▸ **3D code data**
########################################
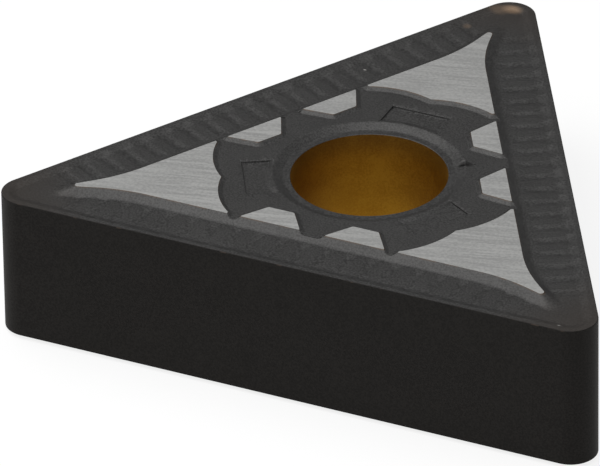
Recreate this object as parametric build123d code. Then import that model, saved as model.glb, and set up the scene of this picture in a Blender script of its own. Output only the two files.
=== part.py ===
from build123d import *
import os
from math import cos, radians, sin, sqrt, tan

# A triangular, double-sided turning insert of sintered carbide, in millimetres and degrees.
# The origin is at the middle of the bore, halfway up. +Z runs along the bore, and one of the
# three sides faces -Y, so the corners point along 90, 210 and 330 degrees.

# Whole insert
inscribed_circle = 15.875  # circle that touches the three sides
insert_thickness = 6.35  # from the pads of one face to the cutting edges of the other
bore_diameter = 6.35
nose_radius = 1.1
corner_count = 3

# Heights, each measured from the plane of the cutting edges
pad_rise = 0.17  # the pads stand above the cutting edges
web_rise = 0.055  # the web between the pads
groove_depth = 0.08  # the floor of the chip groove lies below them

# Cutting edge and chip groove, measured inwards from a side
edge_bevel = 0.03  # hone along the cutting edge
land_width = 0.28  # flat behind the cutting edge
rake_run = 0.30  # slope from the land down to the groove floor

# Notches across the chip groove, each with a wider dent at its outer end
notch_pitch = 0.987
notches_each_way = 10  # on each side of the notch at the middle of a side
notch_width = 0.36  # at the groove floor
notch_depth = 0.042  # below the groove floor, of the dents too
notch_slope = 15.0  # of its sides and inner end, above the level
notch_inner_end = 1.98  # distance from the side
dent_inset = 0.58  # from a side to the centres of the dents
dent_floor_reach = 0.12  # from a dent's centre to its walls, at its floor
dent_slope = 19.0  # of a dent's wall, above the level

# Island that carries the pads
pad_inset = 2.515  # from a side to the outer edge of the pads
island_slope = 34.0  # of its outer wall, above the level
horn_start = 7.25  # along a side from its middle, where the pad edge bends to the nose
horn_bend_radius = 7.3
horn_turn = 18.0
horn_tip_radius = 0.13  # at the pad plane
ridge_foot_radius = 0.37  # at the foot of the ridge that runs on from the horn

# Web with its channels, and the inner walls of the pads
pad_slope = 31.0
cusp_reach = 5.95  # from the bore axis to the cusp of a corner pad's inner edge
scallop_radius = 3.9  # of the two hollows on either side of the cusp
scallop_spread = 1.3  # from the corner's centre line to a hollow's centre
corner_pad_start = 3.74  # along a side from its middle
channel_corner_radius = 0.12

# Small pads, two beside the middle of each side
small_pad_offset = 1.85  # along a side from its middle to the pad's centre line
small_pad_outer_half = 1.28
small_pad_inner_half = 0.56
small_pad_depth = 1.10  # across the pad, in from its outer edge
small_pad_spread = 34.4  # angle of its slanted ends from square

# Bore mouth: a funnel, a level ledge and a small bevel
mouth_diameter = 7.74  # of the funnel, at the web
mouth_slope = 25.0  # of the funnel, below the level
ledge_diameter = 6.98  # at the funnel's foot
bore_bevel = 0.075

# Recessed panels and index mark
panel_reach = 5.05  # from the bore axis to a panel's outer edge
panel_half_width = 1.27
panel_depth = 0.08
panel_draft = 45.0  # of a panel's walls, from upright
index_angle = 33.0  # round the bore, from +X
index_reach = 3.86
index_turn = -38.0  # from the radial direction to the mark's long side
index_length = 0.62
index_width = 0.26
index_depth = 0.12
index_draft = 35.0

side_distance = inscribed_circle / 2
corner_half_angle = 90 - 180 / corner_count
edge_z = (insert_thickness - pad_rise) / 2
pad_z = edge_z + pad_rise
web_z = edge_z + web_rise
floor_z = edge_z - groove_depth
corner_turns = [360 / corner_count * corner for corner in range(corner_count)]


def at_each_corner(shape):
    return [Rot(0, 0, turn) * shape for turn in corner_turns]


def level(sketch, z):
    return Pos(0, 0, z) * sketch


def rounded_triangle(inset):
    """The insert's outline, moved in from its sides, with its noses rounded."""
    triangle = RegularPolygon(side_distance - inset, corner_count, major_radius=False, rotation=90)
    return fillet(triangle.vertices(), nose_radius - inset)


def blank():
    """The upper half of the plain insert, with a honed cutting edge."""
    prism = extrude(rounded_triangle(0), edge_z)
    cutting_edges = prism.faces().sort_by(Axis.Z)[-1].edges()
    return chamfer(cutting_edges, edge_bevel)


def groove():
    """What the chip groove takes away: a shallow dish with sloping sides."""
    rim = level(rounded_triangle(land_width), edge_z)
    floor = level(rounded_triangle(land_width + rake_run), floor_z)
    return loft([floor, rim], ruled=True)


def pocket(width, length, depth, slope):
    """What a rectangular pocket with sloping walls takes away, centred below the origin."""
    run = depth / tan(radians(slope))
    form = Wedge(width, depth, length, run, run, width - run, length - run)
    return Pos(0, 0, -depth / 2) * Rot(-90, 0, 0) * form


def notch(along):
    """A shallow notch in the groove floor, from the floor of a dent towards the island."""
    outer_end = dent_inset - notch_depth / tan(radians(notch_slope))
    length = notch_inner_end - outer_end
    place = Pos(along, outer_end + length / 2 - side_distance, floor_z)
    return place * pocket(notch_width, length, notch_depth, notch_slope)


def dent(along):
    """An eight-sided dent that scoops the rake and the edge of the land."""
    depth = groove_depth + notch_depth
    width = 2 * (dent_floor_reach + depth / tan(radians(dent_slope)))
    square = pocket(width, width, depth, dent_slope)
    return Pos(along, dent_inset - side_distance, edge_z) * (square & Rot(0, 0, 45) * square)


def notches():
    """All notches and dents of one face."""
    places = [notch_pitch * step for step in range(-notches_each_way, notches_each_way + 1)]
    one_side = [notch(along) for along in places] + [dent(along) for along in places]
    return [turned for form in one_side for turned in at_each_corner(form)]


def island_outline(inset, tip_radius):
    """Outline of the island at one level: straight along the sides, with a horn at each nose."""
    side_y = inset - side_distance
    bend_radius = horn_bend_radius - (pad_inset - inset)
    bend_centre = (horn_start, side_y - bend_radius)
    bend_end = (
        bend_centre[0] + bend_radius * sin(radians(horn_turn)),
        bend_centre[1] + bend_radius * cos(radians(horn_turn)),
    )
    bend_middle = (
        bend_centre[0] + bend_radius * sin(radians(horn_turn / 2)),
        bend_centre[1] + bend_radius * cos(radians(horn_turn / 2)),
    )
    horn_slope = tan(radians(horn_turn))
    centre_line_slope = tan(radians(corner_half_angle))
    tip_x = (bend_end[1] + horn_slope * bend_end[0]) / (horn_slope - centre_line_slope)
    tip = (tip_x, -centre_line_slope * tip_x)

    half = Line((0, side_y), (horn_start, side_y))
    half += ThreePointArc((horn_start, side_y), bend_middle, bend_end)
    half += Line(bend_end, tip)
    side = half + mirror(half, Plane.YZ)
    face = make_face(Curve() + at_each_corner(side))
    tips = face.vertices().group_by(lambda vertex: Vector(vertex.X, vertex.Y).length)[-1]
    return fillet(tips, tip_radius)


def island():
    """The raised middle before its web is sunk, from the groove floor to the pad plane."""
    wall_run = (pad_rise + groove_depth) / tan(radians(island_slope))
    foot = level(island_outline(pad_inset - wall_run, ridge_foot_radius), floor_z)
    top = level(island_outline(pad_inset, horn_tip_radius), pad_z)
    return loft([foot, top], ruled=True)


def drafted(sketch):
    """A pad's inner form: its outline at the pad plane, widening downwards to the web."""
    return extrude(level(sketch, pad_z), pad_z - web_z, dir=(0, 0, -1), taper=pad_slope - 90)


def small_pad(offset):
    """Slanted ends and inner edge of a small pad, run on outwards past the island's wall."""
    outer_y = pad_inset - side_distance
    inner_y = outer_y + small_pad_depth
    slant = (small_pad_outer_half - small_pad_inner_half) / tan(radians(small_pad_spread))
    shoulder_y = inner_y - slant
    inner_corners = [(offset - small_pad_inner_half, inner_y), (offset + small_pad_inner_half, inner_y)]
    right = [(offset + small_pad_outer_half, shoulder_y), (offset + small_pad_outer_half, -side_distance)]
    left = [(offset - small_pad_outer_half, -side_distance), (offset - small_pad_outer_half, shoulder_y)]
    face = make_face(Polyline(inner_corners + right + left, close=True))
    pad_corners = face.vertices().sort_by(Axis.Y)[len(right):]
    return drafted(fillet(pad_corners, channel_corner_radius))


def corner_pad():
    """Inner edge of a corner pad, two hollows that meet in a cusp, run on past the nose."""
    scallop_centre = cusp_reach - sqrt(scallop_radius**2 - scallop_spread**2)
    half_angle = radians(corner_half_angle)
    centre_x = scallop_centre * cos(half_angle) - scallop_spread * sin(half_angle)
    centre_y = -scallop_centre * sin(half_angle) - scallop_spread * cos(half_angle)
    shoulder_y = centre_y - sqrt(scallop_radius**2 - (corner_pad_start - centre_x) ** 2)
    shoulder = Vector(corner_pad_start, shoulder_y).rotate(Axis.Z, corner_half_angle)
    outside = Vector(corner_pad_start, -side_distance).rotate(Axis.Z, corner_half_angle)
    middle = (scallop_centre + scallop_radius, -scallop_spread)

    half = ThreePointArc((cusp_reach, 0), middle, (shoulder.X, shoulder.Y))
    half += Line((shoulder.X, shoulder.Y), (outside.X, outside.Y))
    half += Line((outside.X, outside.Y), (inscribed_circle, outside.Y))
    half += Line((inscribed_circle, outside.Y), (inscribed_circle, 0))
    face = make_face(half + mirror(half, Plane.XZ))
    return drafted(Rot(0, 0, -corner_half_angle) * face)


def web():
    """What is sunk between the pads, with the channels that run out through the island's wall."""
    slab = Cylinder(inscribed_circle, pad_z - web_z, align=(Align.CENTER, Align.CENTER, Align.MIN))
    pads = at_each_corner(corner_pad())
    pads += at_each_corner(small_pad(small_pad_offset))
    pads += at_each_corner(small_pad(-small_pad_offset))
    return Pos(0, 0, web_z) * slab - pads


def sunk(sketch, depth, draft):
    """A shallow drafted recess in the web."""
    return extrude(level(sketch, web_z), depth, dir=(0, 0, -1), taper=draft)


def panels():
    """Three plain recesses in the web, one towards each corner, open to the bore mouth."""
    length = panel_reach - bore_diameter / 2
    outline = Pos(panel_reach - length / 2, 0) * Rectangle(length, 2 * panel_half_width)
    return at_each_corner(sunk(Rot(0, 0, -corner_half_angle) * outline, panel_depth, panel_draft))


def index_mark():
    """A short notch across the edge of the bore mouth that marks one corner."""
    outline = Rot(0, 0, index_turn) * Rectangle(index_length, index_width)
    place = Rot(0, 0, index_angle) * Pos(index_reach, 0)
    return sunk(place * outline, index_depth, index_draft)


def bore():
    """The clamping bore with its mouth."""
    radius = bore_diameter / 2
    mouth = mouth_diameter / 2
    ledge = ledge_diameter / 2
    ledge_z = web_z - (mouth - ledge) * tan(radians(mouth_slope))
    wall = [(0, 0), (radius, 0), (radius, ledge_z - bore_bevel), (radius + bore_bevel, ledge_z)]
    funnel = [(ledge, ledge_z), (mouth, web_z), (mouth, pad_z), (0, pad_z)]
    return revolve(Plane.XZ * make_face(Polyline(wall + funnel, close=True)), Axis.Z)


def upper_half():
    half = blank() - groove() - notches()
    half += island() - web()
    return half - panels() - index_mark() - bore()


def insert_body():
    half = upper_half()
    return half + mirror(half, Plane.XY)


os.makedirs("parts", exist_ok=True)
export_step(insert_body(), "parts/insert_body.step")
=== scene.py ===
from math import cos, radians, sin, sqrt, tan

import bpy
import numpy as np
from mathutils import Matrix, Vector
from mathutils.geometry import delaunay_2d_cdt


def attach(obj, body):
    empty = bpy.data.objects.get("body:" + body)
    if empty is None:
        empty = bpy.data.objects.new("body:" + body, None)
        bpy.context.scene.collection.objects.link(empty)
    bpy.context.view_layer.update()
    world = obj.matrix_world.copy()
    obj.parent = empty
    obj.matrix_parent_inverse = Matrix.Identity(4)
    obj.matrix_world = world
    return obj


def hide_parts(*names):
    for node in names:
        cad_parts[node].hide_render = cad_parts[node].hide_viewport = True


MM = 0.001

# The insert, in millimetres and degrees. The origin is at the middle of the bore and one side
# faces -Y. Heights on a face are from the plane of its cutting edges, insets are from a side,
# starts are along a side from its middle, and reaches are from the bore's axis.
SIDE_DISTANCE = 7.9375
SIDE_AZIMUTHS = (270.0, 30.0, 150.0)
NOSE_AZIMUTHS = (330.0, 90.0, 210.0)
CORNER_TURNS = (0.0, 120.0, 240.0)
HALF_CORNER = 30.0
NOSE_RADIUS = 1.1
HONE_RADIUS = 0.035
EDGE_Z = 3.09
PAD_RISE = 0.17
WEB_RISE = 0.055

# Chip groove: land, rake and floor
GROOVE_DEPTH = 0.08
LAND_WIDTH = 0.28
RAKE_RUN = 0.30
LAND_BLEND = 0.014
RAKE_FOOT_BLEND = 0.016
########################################
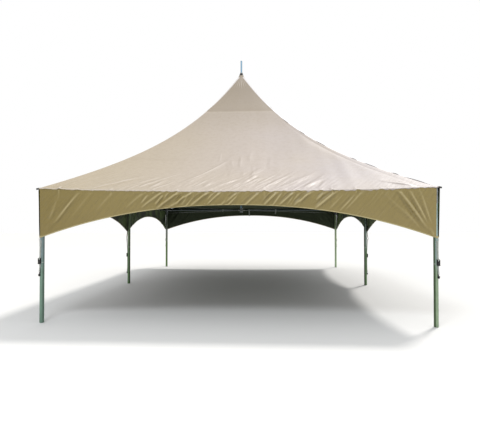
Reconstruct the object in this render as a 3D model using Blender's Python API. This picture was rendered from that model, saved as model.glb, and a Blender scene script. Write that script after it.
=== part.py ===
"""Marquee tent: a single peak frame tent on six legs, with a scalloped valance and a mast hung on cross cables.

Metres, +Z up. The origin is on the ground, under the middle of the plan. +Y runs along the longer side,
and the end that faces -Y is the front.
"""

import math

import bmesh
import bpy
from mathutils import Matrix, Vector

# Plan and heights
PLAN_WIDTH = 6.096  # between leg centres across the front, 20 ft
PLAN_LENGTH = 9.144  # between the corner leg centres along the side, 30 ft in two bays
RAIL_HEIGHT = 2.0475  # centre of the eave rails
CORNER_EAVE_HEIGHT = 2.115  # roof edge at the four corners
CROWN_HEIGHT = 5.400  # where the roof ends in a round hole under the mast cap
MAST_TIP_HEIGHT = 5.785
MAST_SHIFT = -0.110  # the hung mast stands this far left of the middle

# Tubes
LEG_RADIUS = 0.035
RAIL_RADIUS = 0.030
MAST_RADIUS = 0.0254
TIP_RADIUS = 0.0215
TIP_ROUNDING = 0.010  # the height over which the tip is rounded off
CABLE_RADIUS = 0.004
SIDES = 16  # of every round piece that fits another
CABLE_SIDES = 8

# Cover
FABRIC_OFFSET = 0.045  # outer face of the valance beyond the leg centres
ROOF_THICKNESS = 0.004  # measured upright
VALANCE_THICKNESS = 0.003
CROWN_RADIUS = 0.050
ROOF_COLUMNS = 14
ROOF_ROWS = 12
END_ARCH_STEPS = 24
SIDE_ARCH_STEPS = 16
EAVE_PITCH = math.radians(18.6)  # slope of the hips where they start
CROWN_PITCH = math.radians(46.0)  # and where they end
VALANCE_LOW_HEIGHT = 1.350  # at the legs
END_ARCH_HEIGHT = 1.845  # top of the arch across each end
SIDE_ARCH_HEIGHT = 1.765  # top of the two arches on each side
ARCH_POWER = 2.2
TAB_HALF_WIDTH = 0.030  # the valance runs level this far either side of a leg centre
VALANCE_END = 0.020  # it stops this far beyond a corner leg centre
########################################
▸ **Task directions**
Look through the entries above and quote exactly the lines from the line with "return revolve(Plane.XZ *" to the line with "if empty is", counting both of those lines.

▸ **Task answer**
    return revolve(Plane.XZ * make_face(Polyline(wall + funnel, close=True)), Axis.Z)


def upper_half():
    half = blank() - groove() - notches()
    half += island() - web()
    return half - panels() - index_mark() - bore()


def insert_body():
    half = upper_half()
    return half + mirror(half, Plane.XY)


os.makedirs("parts", exist_ok=True)
export_step(insert_body(), "parts/insert_body.step")
=== scene.py ===
from math import cos, radians, sin, sqrt, tan

import bpy
import numpy as np
from mathutils import Matrix, Vector
from mathutils.geometry import delaunay_2d_cdt


def attach(obj, body):
    empty = bpy.data.objects.get("body:" + body)
    if empty is None:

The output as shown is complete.